### Rows

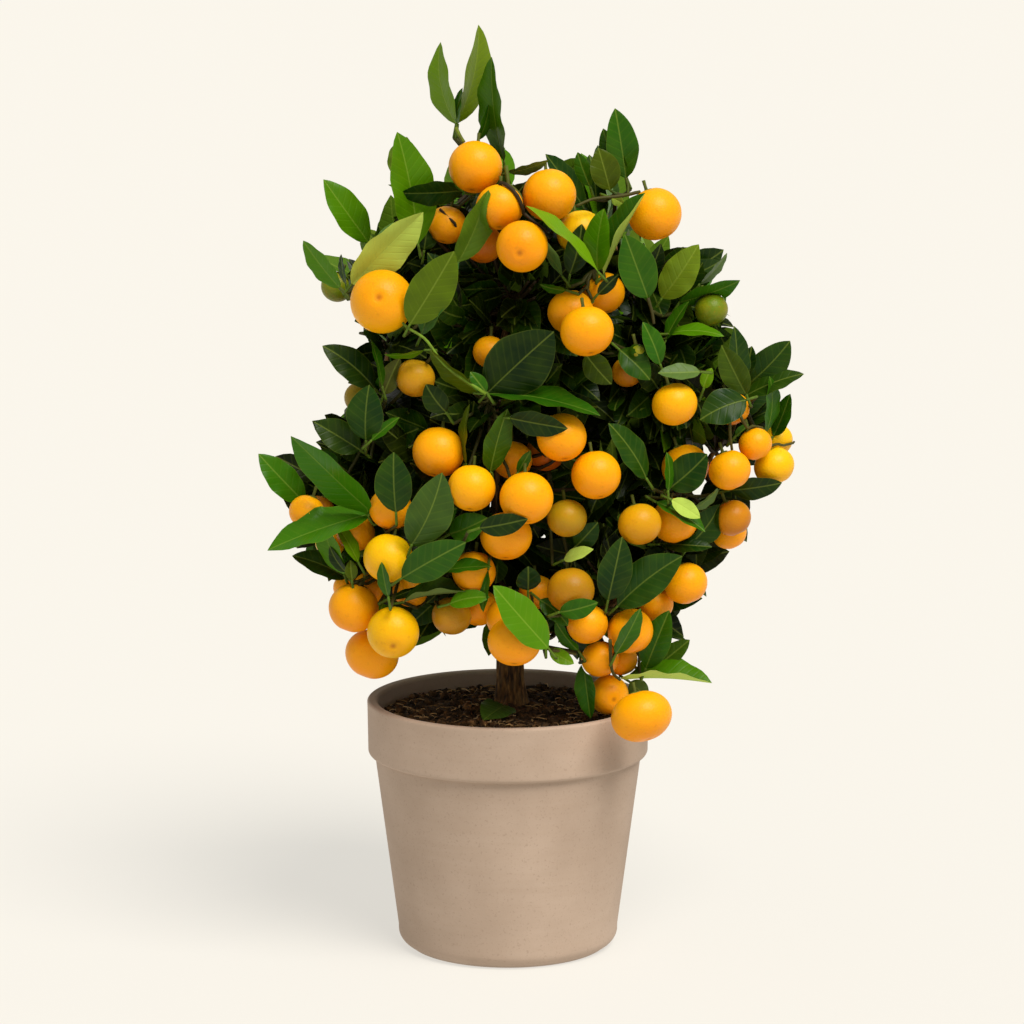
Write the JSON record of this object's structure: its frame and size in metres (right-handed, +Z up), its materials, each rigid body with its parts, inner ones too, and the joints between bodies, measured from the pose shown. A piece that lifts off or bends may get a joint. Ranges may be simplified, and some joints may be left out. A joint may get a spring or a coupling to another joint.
{
  "type": "potted calamondin",
  "caption": "Small calamondin citrus tree with ripe orange fruit and glossy leaves in a plain round clay pot, standing on its flat foot.",
  "frame": {"origin": "centre of the pot's flat foot, where it stands", "axes": "+Z up along the pot's axis; -Y is the front, the side of the crown that carries most fruit; +X to the right seen from the front"},
  "size_m": [0.2631, 0.215, 0.4575],
  "materials": {
    "clay": "matt, unglazed",
    "soil": "loose, fibrous potting soil",
    "bark": "grooved bark",
    "fruit_skin": "satin, finely pored citrus peel",
    "leaf": "waxy, glossy above and dull below"
  },
  "bodies": {
    "root": {"fruit_before_rim": "fruit_skin", "fruit_far_right": "fruit_skin", "fruit_far_right_tip": "fruit_skin", "fruit_heart": "fruit_skin", "fruit_left_bright": "fruit_skin", "fruit_left_heart": "fruit_skin", "fruit_left_low": "fruit_skin", "fruit_left_lower": "fruit_skin", "fruit_left_lowest": "fruit_skin", "fruit_left_middle": "fruit_skin", "fruit_left_shoulder": "fruit_skin", "fruit_low_right": "fruit_skin", "fruit_lowest_centre": "fruit_skin", "fruit_right_face": "fruit_skin", "fruit_right_heart": "fruit_skin", "fruit_right_middle": "fruit_skin", "fruit_right_shoulder": "fruit_skin", "fruit_right_top": "fruit_skin", "fruit_top_left": "fruit_skin", "fruit_top_right": "fruit_skin", "fruit_under_heart": "fruit_skin", "fruit_upper_centre": "fruit_skin", "limb_back": "bark", "limb_front": "bark", "limb_leader": "bark", "limb_left": "bark", "limb_low_right": "bark", "limb_right": "bark", "pot": "clay", "soil": "soil", "spray_back_heart": "leaf", "spray_back_low_left": "leaf", "spray_back_low_right": "leaf", "spray_back_middle": "leaf", "spray_back_shoulder_left": "leaf", "spray_back_shoulder_right": "leaf", "spray_back_side_left": "leaf", "spray_back_side_right": "leaf", "spray_back_top": "leaf", "spray_back_top_side": "leaf", "spray_far_right": "leaf", "spray_heart": "leaf", "spray_left_arm": "leaf", "spray_left_face": "leaf", "spray_left_low": "leaf", "spray_left_middle": "leaf", "spray_left_shoulder": "leaf", "spray_left_side": "leaf", "spray_low_centre": "leaf", "spray_over_rim": "leaf", "spray_right_arm": "leaf", "spray_right_low": "leaf", "spray_right_shoulder": "leaf", "spray_right_side": "leaf", "spray_right_upper": "leaf", "spray_top": "leaf", "spray_top_left": "leaf", "spray_top_right": "leaf", "spray_under_heart": "leaf", "trunk": "bark"}
  },
  "joints": []
}
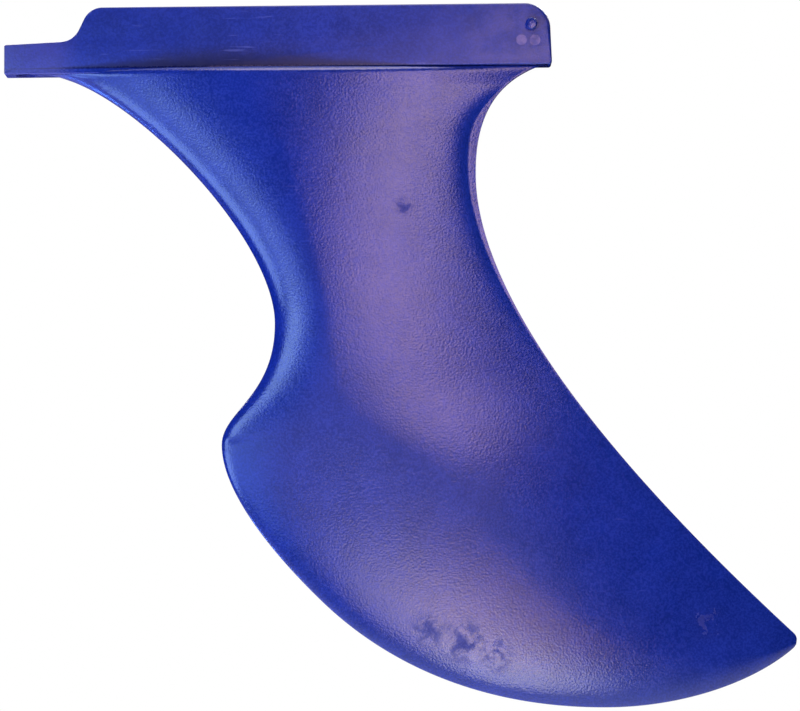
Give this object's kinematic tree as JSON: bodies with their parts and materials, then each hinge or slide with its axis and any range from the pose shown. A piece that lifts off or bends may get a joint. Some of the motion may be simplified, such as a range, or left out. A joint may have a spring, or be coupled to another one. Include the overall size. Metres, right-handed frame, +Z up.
{
  "type": "sailboard fin",
  "caption": "Swept moulded plastic fin with a wide lower lobe, a flat tab for a slotted fin box, a screw tongue and a cross pin.",
  "frame": {"origin": "where the tongue screw's axis meets the plane of the board's bottom, in the fin's middle plane", "axes": "+X aft along the board, +Y to starboard, +Z up into the board"},
  "size_m": [0.3142, 0.0172, 0.2824],
  "materials": {
    "fin_plastic": "satin ultramarine plastic with a fine moulded grain",
    "pin_plastic": "satin ultramarine plastic rod"
  },
  "bodies": {
    "root": {"fin_moulding": "fin_plastic", "cross_pin": "pin_plastic"}
  },
  "joints": []
}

######

### Exercise description
Using the listing above, pick out each line that contains the word "materials", then copy it.

### Full solution
Write the JSON record of this object's structure: its frame and size in metres (right-handed, +Z up), its materials, each rigid body with its parts, inner ones too, and the joints between bodies, measured from the pose shown. A piece that lifts off or bends may get a joint. Ranges may be simplified, and some joints may be left out. A joint may get a spring or a coupling to another joint.
  "materials": {
Give this object's kinematic tree as JSON: bodies with their parts and materials, then each hinge or slide with its axis and any range from the pose shown. A piece that lifts off or bends may get a joint. Some of the motion may be simplified, such as a range, or left out. A joint may have a spring, or be coupled to another one. Include the overall size. Metres, right-handed frame, +Z up.
  "materials": {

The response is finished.